** start **
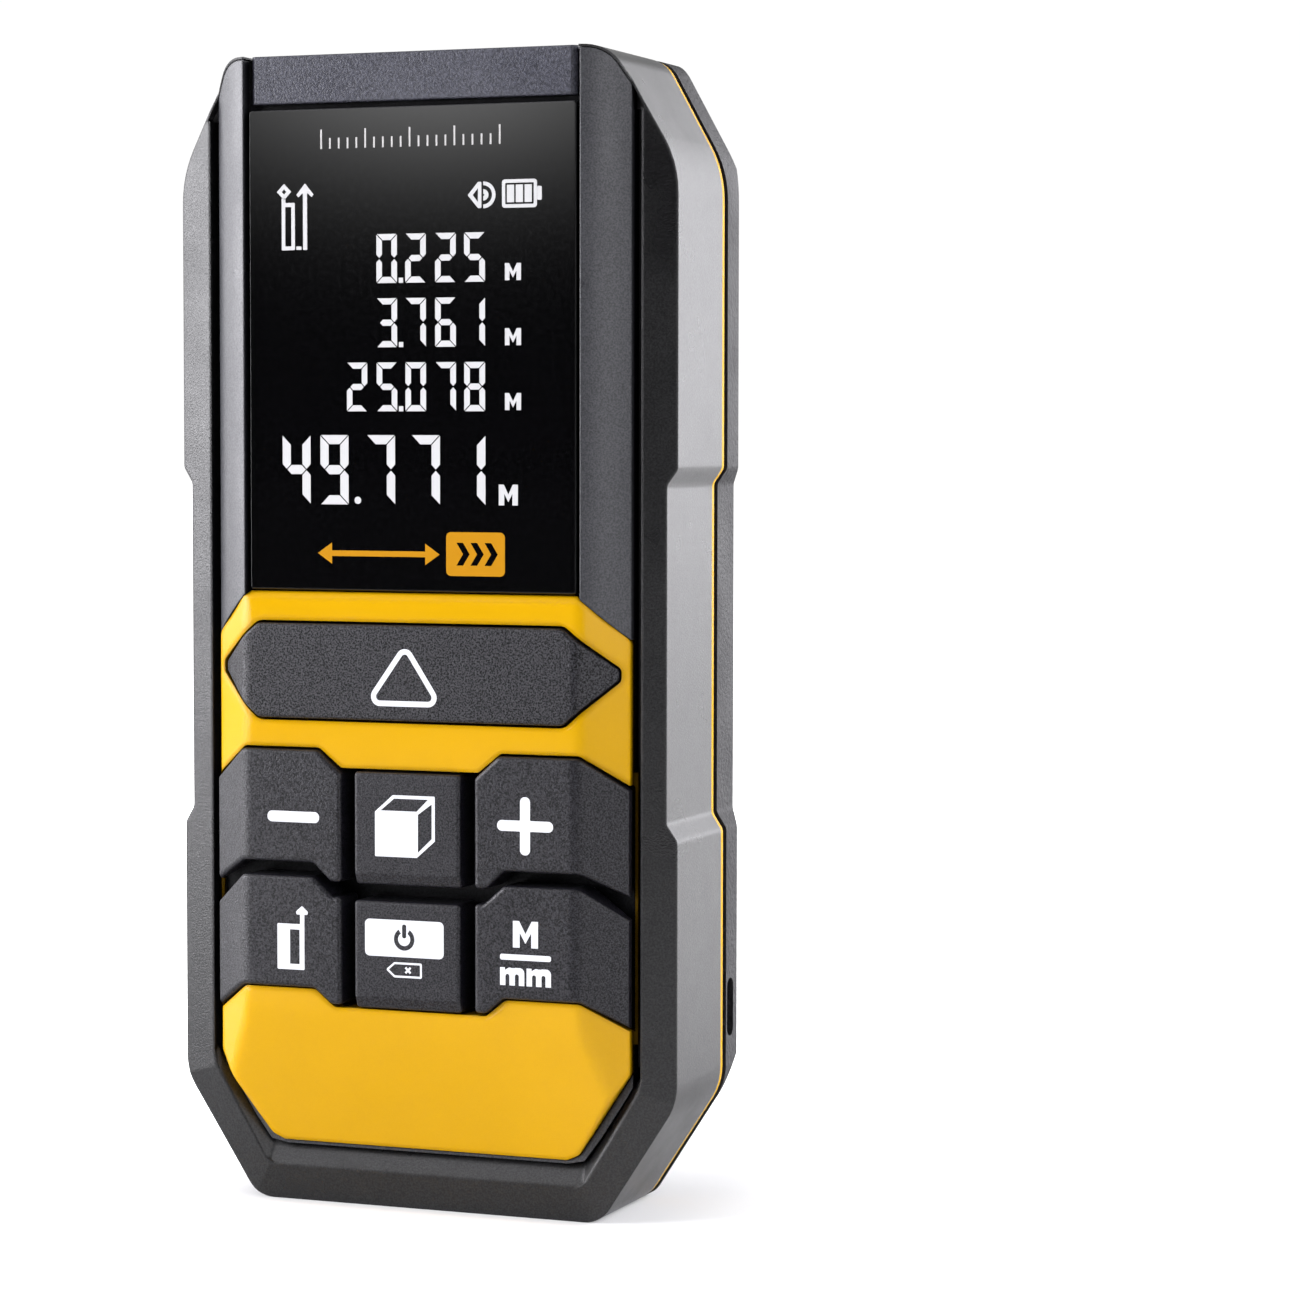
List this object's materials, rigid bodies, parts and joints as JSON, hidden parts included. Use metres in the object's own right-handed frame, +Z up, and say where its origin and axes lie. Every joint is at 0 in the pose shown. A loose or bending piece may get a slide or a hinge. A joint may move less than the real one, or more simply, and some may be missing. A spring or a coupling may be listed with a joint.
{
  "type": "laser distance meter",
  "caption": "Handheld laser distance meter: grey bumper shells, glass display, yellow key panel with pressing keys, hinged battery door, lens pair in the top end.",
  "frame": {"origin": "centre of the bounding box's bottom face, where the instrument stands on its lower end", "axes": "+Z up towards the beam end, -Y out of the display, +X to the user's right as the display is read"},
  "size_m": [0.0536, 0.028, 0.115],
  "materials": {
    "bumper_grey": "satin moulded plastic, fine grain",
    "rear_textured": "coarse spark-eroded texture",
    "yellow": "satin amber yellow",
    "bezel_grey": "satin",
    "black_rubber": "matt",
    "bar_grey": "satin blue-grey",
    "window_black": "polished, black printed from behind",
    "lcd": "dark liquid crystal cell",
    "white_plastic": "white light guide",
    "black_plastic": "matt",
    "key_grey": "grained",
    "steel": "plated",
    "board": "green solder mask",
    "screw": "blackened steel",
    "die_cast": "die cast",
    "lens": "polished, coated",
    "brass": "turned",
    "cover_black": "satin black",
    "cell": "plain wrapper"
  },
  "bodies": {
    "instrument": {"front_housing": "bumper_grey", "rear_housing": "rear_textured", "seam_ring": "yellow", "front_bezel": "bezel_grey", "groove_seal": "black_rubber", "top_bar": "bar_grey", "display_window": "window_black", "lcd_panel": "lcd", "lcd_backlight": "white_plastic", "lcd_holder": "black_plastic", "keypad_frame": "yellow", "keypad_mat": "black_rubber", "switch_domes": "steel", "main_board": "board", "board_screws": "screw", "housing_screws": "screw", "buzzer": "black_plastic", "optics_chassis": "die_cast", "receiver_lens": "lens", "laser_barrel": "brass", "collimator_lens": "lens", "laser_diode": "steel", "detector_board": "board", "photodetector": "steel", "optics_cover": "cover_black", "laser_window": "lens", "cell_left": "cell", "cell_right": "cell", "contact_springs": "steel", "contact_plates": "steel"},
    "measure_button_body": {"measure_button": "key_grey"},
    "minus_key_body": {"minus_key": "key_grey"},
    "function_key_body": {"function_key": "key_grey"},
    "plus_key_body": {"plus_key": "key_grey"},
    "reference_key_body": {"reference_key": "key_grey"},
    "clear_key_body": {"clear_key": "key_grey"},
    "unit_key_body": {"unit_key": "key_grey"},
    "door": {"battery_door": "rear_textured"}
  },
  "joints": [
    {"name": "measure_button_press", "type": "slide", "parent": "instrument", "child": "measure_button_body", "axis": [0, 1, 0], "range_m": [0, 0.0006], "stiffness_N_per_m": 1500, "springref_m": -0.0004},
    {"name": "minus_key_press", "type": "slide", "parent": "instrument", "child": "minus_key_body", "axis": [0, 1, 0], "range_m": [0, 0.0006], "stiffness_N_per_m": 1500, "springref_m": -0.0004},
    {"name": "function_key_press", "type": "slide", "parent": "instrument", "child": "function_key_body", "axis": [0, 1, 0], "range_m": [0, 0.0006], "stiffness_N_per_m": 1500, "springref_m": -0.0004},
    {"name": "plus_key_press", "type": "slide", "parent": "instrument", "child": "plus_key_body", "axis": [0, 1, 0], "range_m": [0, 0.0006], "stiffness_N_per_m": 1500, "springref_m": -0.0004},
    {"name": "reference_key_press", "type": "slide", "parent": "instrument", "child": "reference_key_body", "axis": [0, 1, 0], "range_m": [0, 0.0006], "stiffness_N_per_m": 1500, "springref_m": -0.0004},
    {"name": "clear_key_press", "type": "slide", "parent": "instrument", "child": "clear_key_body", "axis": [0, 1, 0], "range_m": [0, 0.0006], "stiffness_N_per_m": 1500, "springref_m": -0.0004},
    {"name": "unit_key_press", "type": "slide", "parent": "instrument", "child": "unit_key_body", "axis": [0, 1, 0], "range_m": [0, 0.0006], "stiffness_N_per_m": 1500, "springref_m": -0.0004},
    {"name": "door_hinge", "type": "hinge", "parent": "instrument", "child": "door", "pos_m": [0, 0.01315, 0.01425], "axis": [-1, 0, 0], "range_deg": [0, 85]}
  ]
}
** end **
** start **
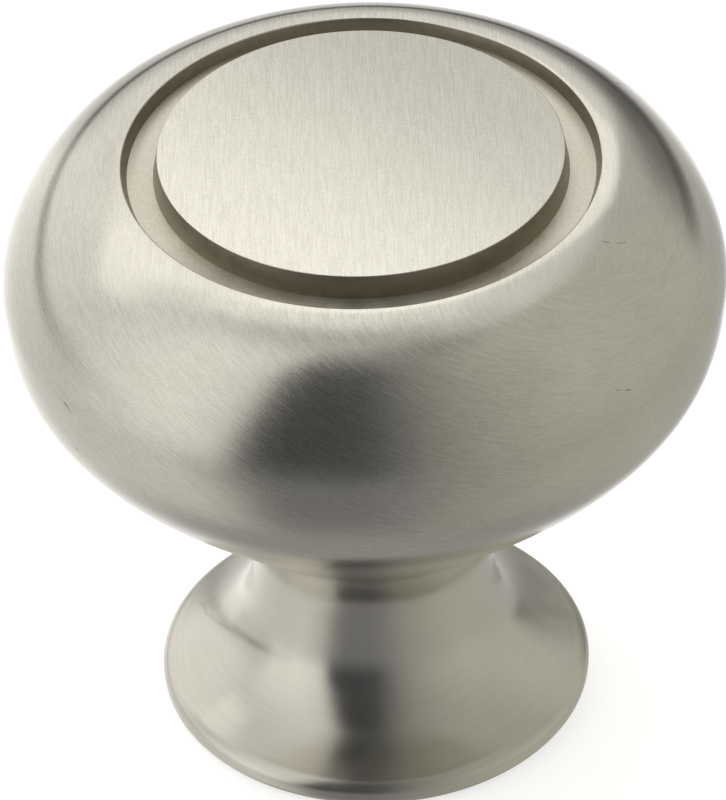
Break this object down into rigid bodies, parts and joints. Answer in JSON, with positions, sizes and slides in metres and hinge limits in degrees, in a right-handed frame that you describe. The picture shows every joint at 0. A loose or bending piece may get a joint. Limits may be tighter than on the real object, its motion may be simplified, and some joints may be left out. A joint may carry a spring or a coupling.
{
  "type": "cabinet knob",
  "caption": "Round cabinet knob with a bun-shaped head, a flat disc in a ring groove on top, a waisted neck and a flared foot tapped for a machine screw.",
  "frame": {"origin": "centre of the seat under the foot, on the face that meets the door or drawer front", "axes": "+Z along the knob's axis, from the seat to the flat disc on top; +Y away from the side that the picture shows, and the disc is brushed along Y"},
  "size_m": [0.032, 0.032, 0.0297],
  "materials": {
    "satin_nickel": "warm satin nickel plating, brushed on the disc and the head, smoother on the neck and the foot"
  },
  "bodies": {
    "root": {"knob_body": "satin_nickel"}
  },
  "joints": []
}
** end **
# Problem statement
Find all lines where the word "object" appears. Copy them.

# Finished exercise
List this object's materials, rigid bodies, parts and joints as JSON, hidden parts included. Use metres in the object's own right-handed frame, +Z up, and say where its origin and axes lie. Every joint is at 0 in the pose shown. A loose or bending piece may get a slide or a hinge. A joint may move less than the real one, or more simply, and some may be missing. A spring or a coupling may be listed with a joint.
Break this object down into rigid bodies, parts and joints. Answer in JSON, with positions, sizes and slides in metres and hinge limits in degrees, in a right-handed frame that you describe. The picture shows every joint at 0. A loose or bending piece may get a joint. Limits may be tighter than on the real object, its motion may be simplified, and some joints may be left out. A joint may carry a spring or a coupling.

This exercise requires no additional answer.